### Given information

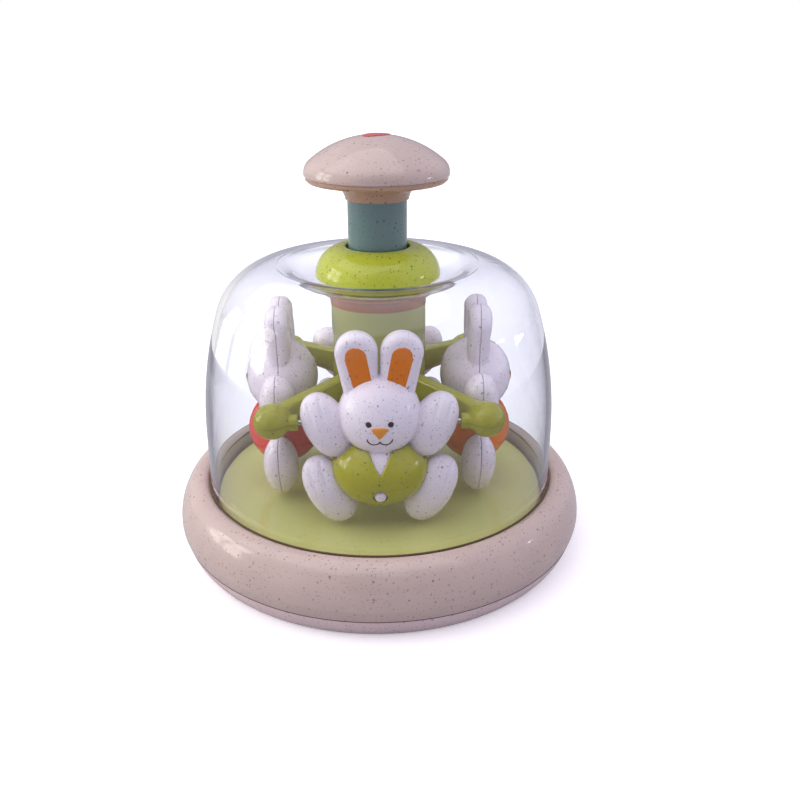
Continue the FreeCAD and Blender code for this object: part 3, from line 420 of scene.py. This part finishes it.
def clear_plastic(name):
    """Clear dome: tinted lilac, gently wavy, and open to lamps so that what is inside is lit."""
    s = new_shader(name)
    wave = s.bump(s.noise(per_metre=40, detail=1), distance=0.2, strength=0.5)
    edge_on = s.node("LayerWeight", {"Blend": 0.3}).outputs["Facing"]
    tint = s.mix(edge_on, DOME_TINT_FACING, DOME_TINT_EDGE_ON)
    glass = s.node("BsdfGlass", {"Color": tint, "Roughness": 0.0, "IOR": DOME_IOR, "Normal": wave}).outputs[0]
    open_air = s.node("BsdfTransparent", {"Color": (1, 1, 1, 1)}).outputs[0]
    path = s.node("LightPath").outputs
    lamp_light = s.math("MAXIMUM", path["Is Shadow Ray"], path["Is Diffuse Ray"])
    open_share = s.math("MAXIMUM", lamp_light, s.mirrored())
    return s.finish(s.node("MixShader", {0: open_share, 1: glass, 2: open_air}).outputs[0])


def metal(name, base):
    """Fine-grained bright metal."""
    s = new_shader(name)
    grain = s.noise(per_metre=900, detail=3)
    tone = s.mix(s.middle(grain), darker(base, 0.2), base)
    dull = s.middle(grain, 0.22, 0.38)
    scratches = s.bump(grain, distance=0.02, strength=0.3)
    inputs = {"Base Color": tone, "Metallic": 1.0, "Roughness": dull, "Normal": scratches}
    return s.finish(s.node("BsdfPrincipled", inputs).outputs[0])


def ink(name, base):
    """Flat print on plastic, also used for the seam beads as painted shade."""
    s = new_shader(name)
    tone = s.mix(s.middle(s.noise(per_metre=500)), darker(base, 0.15), base)
    dull = s.middle(s.noise(per_metre=900), 0.3, 0.45)
    inputs = {"Base Color": tone, "Roughness": dull, "Specular IOR Level": 0.25}
    return s.finish(s.node("BsdfPrincipled", inputs).outputs[0])


BEIGE = plastic("beige", colour(196, 175, 169), flecked=0.5, roughness=0.11)
# painted light: a lighter copy of the case beige for the base's lower shell, which faces the floor in shade
LIT_BASE_BEIGE = plastic("base_beige", colour(226, 202, 204), flecked=0.5)
WHITE = plastic("rabbit_white", colour(244, 234, 245), flecked=0.6, roughness=0.2, haze=0.03,
                fleck=FLECK_GREY)
SAGE = plastic("sage", colour(160, 164, 88), flecked=0.3, roughness=0.16, haze=0.02)
FLOOR_SAGE = plastic("floor_sage", colour(202, 203, 124), flecked=0.2, haze=0.02)
LIME = plastic("lime", colour(170, 166, 8), flecked=0.7)
COLLAR_LIME = plastic("collar_lime", colour(186, 196, 66), flecked=0.7)
OLIVE = plastic("olive", colour(162, 160, 34), flecked=0.5)
# painted shade: the knob plate is the beige of the case, darkened to brown for the shadow under the knob cap
SHADED_TAN = plastic("tan", colour(182, 146, 122), flecked=0.7)
TEAL = plastic("teal", colour(104, 132, 132), flecked=0.6)
ORANGE = plastic("orange", colour(232, 126, 14), flecked=0.45)
# painted shade: a darker, browner copy of the orange for the bearing ring and the collar nut, which sit in
# shadow under the collar
SHADED_RING_ORANGE = plastic("shaded_ring_orange", colour(156, 84, 0), flecked=0.45)
CORAL = plastic("coral", colour(230, 84, 70), flecked=0.45)
RED = plastic("badge_red", colour(206, 74, 66), flecked=0.0)
GREY = plastic("inner_grey", colour(168, 166, 160), flecked=0.2, roughness=0.35, fleck=FLECK_GREY)
CLEAR = clear_plastic("clear")
STEEL = metal("steel", (0.62, 0.61, 0.6, 1))
DARK_INK = ink("dark_ink", colour(46, 28, 24))
NOSE_INK = ink("nose_orange", colour(248, 158, 24))
# painted shade: the seam beads' dark colour stands for the shadow in the narrow gaps of the case
SEAM_SHADE = ink("seam_shadow", colour(96, 74, 66))
SLOT_LOOKS = {"base_beige": BEIGE, "sage": SAGE, "clear": CLEAR, "lime": LIME, "olive": OLIVE, "teal": TEAL,
              "orange": ORANGE, "coral": CORAL, "rabbit_white": WHITE, "badge_red": RED, "inner_grey": GREY,
              "steel": STEEL}
# collar_nut and knob_plate take darker copies as painted shade, base_bottom a lighter copy as painted light
NODE_LOOKS = {"collar": COLLAR_LIME, "collar_nut": SHADED_RING_ORANGE, "knob_plate": SHADED_TAN, "base_bottom": LIT_BASE_BEIGE,
              "floor_plate": FLOOR_SAGE}
VEST_LOOKS = {"front": ("lime", LIME), "right": ("orange", ORANGE), "back": ("teal", TEAL),
              "left": ("coral", CORAL)}


def dress_cad_nodes():
    """Every CAD node takes the look of its record slot, or a colour of its own; for the collar nut, knob
    plate and base bottom that colour is painted shade or light.
    """
    for part in frame["record"]["subparts"]:
        thing = frame["nodes"][part["node"]]
        thing.data.materials.clear()
        thing.data.materials.append(NODE_LOOKS.get(part["node"], SLOT_LOOKS[part["material_slot"]]))


# ------------------------------------------------------------------ painted shade: dark beads in the gaps between the shells of the case

BASE_SEAM_RADIUS, BASE_SEAM_HEIGHT, BASE_SEAM_HALF = 83.65, 8.5, 0.2
DOME_GAP_RADIUS, DOME_GAP_HEIGHT, DOME_GAP_HALF = 72.3, 28.7, 0.45
SEAM_SIDES = 8


def make_seam(name, radius, height, half_width):
    """A thin dark bead where two pieces of the case meet: painted shade for the shadow in the gap."""
    outline = circle(radius, height, half_width, SEAM_SIDES)
    dress(lathe(name, outline), SEAM_SHADE, "steel", "base")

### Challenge
Copy the material above verbatim.

### Worked answer
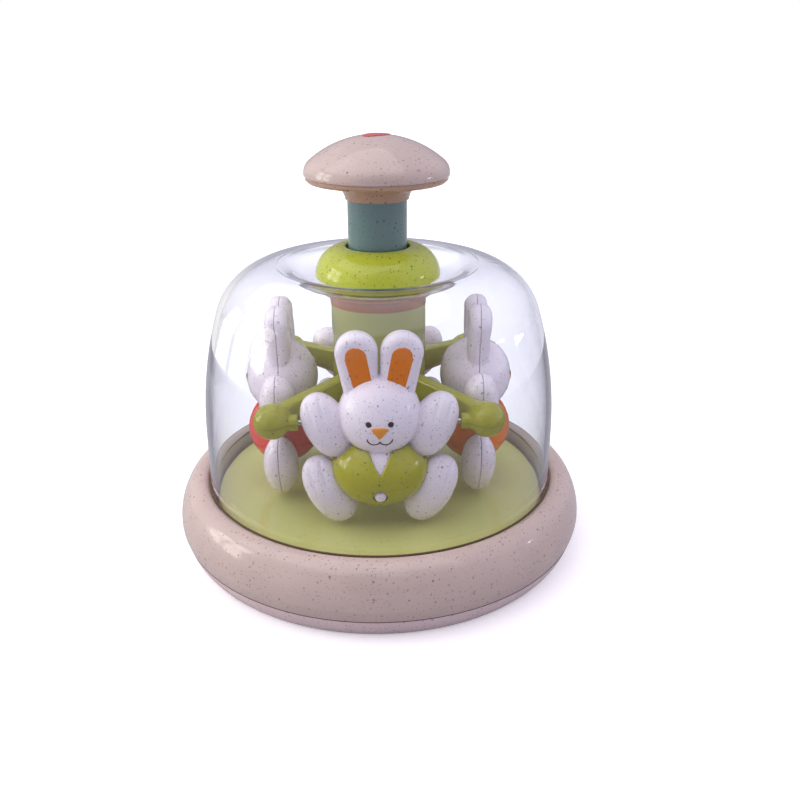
Continue the FreeCAD and Blender code for this object: part 3, from line 420 of scene.py. This part finishes it.
def clear_plastic(name):
    """Clear dome: tinted lilac, gently wavy, and open to lamps so that what is inside is lit."""
    s = new_shader(name)
    wave = s.bump(s.noise(per_metre=40, detail=1), distance=0.2, strength=0.5)
    edge_on = s.node("LayerWeight", {"Blend": 0.3}).outputs["Facing"]
    tint = s.mix(edge_on, DOME_TINT_FACING, DOME_TINT_EDGE_ON)
    glass = s.node("BsdfGlass", {"Color": tint, "Roughness": 0.0, "IOR": DOME_IOR, "Normal": wave}).outputs[0]
    open_air = s.node("BsdfTransparent", {"Color": (1, 1, 1, 1)}).outputs[0]
    path = s.node("LightPath").outputs
    lamp_light = s.math("MAXIMUM", path["Is Shadow Ray"], path["Is Diffuse Ray"])
    open_share = s.math("MAXIMUM", lamp_light, s.mirrored())
    return s.finish(s.node("MixShader", {0: open_share, 1: glass, 2: open_air}).outputs[0])


def metal(name, base):
    """Fine-grained bright metal."""
    s = new_shader(name)
    grain = s.noise(per_metre=900, detail=3)
    tone = s.mix(s.middle(grain), darker(base, 0.2), base)
    dull = s.middle(grain, 0.22, 0.38)
    scratches = s.bump(grain, distance=0.02, strength=0.3)
    inputs = {"Base Color": tone, "Metallic": 1.0, "Roughness": dull, "Normal": scratches}
    return s.finish(s.node("BsdfPrincipled", inputs).outputs[0])


def ink(name, base):
    """Flat print on plastic, also used for the seam beads as painted shade."""
    s = new_shader(name)
    tone = s.mix(s.middle(s.noise(per_metre=500)), darker(base, 0.15), base)
    dull = s.middle(s.noise(per_metre=900), 0.3, 0.45)
    inputs = {"Base Color": tone, "Roughness": dull, "Specular IOR Level": 0.25}
    return s.finish(s.node("BsdfPrincipled", inputs).outputs[0])


BEIGE = plastic("beige", colour(196, 175, 169), flecked=0.5, roughness=0.11)
# painted light: a lighter copy of the case beige for the base's lower shell, which faces the floor in shade
LIT_BASE_BEIGE = plastic("base_beige", colour(226, 202, 204), flecked=0.5)
WHITE = plastic("rabbit_white", colour(244, 234, 245), flecked=0.6, roughness=0.2, haze=0.03,
                fleck=FLECK_GREY)
SAGE = plastic("sage", colour(160, 164, 88), flecked=0.3, roughness=0.16, haze=0.02)
FLOOR_SAGE = plastic("floor_sage", colour(202, 203, 124), flecked=0.2, haze=0.02)
LIME = plastic("lime", colour(170, 166, 8), flecked=0.7)
COLLAR_LIME = plastic("collar_lime", colour(186, 196, 66), flecked=0.7)
OLIVE = plastic("olive", colour(162, 160, 34), flecked=0.5)
# painted shade: the knob plate is the beige of the case, darkened to brown for the shadow under the knob cap
SHADED_TAN = plastic("tan", colour(182, 146, 122), flecked=0.7)
TEAL = plastic("teal", colour(104, 132, 132), flecked=0.6)
ORANGE = plastic("orange", colour(232, 126, 14), flecked=0.45)
# painted shade: a darker, browner copy of the orange for the bearing ring and the collar nut, which sit in
# shadow under the collar
SHADED_RING_ORANGE = plastic("shaded_ring_orange", colour(156, 84, 0), flecked=0.45)
CORAL = plastic("coral", colour(230, 84, 70), flecked=0.45)
RED = plastic("badge_red", colour(206, 74, 66), flecked=0.0)
GREY = plastic("inner_grey", colour(168, 166, 160), flecked=0.2, roughness=0.35, fleck=FLECK_GREY)
CLEAR = clear_plastic("clear")
STEEL = metal("steel", (0.62, 0.61, 0.6, 1))
DARK_INK = ink("dark_ink", colour(46, 28, 24))
NOSE_INK = ink("nose_orange", colour(248, 158, 24))
# painted shade: the seam beads' dark colour stands for the shadow in the narrow gaps of the case
SEAM_SHADE = ink("seam_shadow", colour(96, 74, 66))
SLOT_LOOKS = {"base_beige": BEIGE, "sage": SAGE, "clear": CLEAR, "lime": LIME, "olive": OLIVE, "teal": TEAL,
              "orange": ORANGE, "coral": CORAL, "rabbit_white": WHITE, "badge_red": RED, "inner_grey": GREY,
              "steel": STEEL}
# collar_nut and knob_plate take darker copies as painted shade, base_bottom a lighter copy as painted light
NODE_LOOKS = {"collar": COLLAR_LIME, "collar_nut": SHADED_RING_ORANGE, "knob_plate": SHADED_TAN, "base_bottom": LIT_BASE_BEIGE,
              "floor_plate": FLOOR_SAGE}
VEST_LOOKS = {"front": ("lime", LIME), "right": ("orange", ORANGE), "back": ("teal", TEAL),
              "left": ("coral", CORAL)}


def dress_cad_nodes():
    """Every CAD node takes the look of its record slot, or a colour of its own; for the collar nut, knob
    plate and base bottom that colour is painted shade or light.
    """
    for part in frame["record"]["subparts"]:
        thing = frame["nodes"][part["node"]]
        thing.data.materials.clear()
        thing.data.materials.append(NODE_LOOKS.get(part["node"], SLOT_LOOKS[part["material_slot"]]))


# ------------------------------------------------------------------ painted shade: dark beads in the gaps between the shells of the case

BASE_SEAM_RADIUS, BASE_SEAM_HEIGHT, BASE_SEAM_HALF = 83.65, 8.5, 0.2
DOME_GAP_RADIUS, DOME_GAP_HEIGHT, DOME_GAP_HALF = 72.3, 28.7, 0.45
SEAM_SIDES = 8


def make_seam(name, radius, height, half_width):
    """A thin dark bead where two pieces of the case meet: painted shade for the shadow in the gap."""
    outline = circle(radius, height, half_width, SEAM_SIDES)
    dress(lathe(name, outline), SEAM_SHADE, "steel", "base")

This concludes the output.